-- YOUR OBJECTIVE --
Copy whichever lines contain the string "node".

-- INFORMATION PROVIDED --
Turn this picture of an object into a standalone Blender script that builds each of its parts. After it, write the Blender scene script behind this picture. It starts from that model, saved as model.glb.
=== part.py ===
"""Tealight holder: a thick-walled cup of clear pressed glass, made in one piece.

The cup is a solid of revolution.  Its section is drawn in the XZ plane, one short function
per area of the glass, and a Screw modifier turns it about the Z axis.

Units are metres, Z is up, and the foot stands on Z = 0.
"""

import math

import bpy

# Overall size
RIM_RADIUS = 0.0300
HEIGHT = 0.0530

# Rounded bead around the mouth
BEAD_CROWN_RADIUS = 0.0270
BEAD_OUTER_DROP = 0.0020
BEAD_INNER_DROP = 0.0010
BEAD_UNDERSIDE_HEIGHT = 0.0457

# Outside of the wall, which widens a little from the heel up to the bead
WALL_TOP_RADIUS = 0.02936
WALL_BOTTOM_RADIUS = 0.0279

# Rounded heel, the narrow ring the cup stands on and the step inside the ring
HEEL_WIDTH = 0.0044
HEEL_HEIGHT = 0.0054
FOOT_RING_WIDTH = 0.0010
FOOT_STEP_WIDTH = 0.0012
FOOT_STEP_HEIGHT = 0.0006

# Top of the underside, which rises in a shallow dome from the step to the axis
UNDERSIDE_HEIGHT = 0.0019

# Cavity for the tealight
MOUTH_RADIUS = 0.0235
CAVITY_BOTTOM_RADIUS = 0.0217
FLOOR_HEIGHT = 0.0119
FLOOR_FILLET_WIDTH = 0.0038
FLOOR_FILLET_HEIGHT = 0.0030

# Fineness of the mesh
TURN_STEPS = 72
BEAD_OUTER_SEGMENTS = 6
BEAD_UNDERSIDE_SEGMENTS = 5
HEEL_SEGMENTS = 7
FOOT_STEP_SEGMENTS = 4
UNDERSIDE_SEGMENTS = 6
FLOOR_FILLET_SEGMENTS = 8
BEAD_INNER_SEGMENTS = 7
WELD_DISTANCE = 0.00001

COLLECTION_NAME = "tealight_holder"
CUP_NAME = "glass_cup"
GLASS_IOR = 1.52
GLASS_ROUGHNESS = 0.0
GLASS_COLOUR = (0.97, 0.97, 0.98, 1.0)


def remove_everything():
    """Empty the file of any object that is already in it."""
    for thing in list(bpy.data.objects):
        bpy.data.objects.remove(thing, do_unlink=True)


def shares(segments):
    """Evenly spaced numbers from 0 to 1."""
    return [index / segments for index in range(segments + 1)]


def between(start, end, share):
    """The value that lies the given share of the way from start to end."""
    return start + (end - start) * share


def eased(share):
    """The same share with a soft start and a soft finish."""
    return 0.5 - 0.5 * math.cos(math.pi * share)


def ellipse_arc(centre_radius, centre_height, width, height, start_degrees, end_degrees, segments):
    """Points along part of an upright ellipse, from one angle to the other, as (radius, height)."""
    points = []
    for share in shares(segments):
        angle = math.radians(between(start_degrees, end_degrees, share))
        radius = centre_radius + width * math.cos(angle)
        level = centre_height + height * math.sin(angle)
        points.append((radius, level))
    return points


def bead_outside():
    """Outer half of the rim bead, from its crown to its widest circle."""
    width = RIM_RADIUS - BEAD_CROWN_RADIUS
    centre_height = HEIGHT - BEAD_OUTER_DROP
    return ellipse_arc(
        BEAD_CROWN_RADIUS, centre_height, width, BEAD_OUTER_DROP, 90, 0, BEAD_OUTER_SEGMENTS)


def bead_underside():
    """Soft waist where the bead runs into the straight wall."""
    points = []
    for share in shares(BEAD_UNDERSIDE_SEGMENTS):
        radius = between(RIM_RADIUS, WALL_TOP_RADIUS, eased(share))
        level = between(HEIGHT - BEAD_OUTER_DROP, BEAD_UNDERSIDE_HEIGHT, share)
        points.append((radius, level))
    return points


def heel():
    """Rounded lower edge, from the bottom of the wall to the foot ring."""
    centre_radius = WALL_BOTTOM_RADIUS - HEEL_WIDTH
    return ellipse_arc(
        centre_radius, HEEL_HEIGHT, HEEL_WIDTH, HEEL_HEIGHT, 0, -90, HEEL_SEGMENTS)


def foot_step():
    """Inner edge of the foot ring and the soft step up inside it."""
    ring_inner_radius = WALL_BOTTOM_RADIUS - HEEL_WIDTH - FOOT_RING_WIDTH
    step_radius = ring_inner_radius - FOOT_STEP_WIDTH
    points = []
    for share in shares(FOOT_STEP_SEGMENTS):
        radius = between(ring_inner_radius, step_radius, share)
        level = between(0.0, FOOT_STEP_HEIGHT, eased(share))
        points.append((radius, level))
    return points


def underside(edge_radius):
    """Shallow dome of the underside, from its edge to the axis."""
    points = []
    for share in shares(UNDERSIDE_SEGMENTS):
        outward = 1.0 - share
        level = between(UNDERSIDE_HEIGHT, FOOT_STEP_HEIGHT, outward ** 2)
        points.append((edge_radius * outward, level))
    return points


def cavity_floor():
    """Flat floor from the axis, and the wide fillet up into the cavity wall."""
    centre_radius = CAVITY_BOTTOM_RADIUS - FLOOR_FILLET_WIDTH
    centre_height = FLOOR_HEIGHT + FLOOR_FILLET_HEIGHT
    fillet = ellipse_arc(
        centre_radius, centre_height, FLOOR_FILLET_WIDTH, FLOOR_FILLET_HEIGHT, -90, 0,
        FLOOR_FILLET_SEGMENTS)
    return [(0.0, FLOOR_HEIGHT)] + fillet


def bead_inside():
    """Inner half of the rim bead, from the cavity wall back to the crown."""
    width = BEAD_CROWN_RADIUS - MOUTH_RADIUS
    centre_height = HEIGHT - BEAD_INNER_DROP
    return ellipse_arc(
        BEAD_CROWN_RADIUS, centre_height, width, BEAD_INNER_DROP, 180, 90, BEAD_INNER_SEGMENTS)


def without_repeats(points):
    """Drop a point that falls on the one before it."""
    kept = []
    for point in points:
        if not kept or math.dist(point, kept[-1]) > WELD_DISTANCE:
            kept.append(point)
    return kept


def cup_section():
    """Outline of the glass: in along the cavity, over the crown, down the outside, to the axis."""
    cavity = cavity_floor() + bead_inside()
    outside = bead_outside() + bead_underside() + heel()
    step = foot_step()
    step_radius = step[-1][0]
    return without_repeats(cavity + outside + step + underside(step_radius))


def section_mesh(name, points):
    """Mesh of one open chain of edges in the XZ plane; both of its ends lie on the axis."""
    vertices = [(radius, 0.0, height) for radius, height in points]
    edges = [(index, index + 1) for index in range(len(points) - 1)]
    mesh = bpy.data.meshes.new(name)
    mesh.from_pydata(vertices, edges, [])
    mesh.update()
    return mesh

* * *

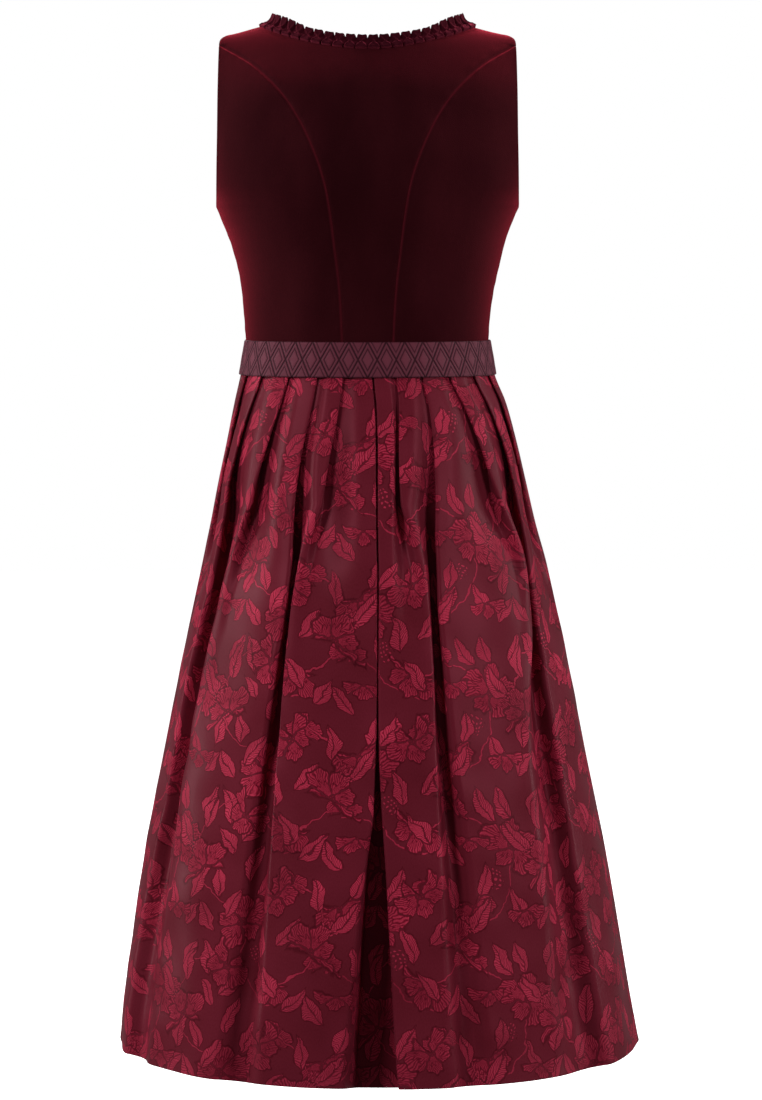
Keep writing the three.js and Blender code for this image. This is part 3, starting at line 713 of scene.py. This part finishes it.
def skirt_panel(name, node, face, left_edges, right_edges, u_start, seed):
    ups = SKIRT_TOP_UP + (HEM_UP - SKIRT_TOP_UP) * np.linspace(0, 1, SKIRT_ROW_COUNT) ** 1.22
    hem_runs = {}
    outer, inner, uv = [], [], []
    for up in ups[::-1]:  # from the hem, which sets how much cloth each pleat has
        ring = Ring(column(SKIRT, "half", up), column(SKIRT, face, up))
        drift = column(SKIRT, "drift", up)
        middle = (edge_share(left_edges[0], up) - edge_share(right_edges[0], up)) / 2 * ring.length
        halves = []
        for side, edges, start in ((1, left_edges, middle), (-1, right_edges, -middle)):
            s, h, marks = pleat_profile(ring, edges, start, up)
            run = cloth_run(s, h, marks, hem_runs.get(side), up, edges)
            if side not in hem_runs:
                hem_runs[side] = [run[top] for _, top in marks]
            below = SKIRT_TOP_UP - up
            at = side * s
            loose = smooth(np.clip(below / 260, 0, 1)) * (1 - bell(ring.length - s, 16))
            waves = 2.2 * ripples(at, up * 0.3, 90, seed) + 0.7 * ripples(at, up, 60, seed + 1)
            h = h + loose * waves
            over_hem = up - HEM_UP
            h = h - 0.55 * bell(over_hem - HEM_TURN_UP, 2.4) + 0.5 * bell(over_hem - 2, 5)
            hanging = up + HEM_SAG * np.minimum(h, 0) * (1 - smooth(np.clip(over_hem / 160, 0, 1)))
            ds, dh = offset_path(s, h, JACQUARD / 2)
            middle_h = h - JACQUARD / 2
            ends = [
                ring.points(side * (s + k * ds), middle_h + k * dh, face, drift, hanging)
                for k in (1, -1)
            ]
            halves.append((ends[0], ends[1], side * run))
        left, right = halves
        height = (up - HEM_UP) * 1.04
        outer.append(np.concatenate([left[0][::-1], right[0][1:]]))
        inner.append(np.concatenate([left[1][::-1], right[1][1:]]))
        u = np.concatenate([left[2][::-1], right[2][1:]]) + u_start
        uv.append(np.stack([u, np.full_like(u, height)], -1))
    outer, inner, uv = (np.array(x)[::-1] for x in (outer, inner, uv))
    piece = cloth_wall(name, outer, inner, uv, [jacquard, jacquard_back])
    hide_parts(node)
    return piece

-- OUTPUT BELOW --
def skirt_panel(name, node, face, left_edges, right_edges, u_start, seed):
    hide_parts(node)